The setup is less about a clean earnings beat/miss and more about whether the market will tolerate a transition premium for a management team that is signaling a reset in operating priorities. D'Amaro's parks-first background likely lowers the probability of a near-term strategic break-up or aggressive media M&A, which is mildly negative for multiple expansion if investors were hoping for a faster simplification story. The more important second-order effect is that capital allocation may skew toward high-visibility, cash-generative assets, which can support FCF but also leaves streaming under more scrutiny if it keeps consuming investment without a clear inflection. The biggest swing factor is guidance quality, not the quarterly print. If parks margins soften while oil-linked input costs and international visitation pressure persist, the market will start discounting the experiences segment as a late-cycle asset rather than a resilient compounding engine. That matters because Disney's valuation has historically depended on the assumption that parks can fund the transformation of media; if parks decelerate while streaming remains opaque, the bear case shifts from temporary margin compression to a longer-duration multiple de-rating. Consensus may be underestimating the optionality from industry consolidation.
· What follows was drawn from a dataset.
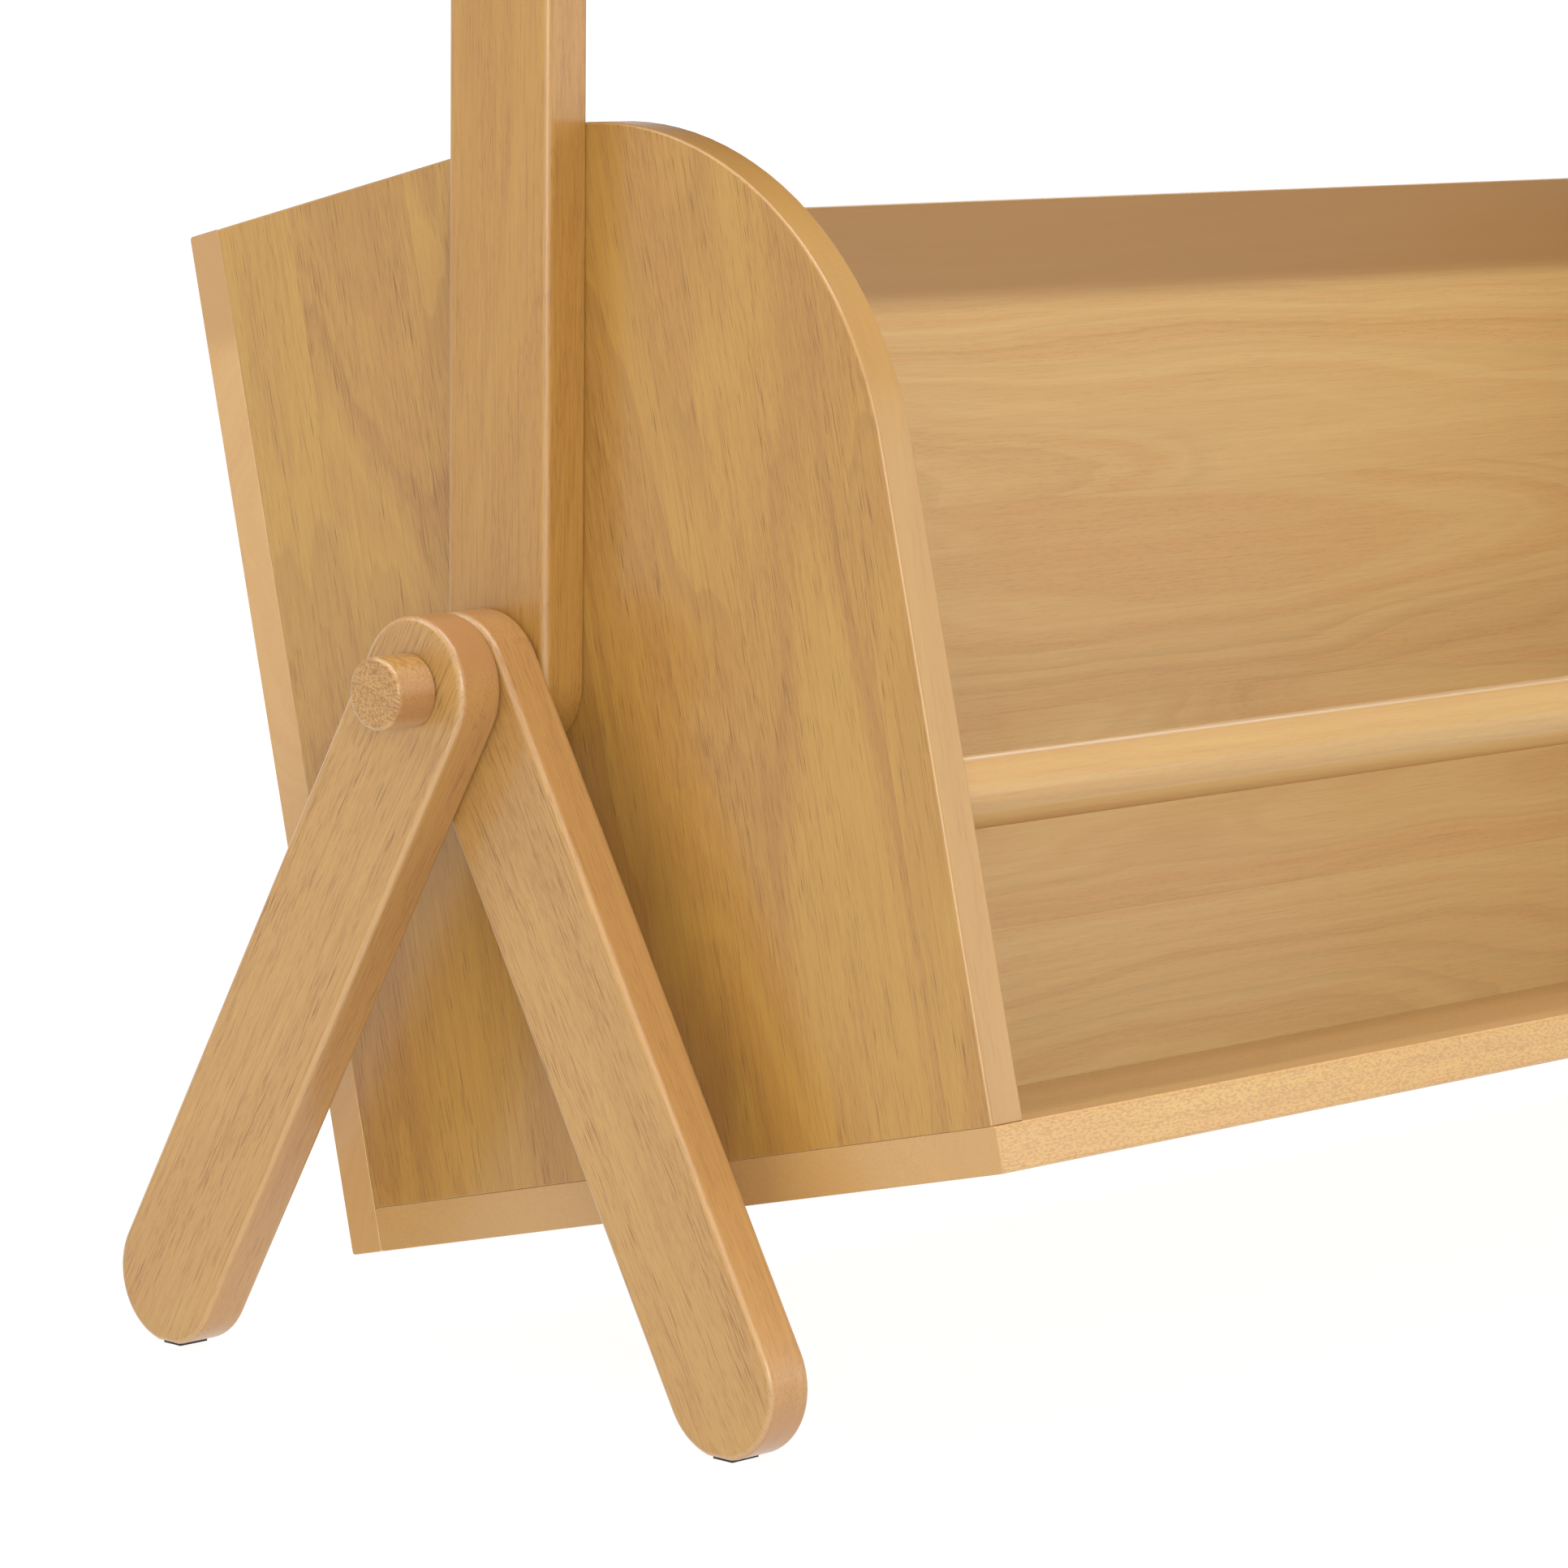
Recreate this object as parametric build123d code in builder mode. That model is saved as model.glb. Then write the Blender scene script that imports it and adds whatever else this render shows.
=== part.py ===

A Paramount+/HBO Max combination would not just add a larger SVOD competitor; it could also change distribution economics by increasing pricing discipline across the sector and accelerate rationalization of content spend. That is paradoxically a medium-term positive for Disney if it can avoid overpaying in a bidding war and instead harvest a steadier Disney+ pricing path, but it is near-term negative because it widens the odds that the market rewards scale over standalone execution.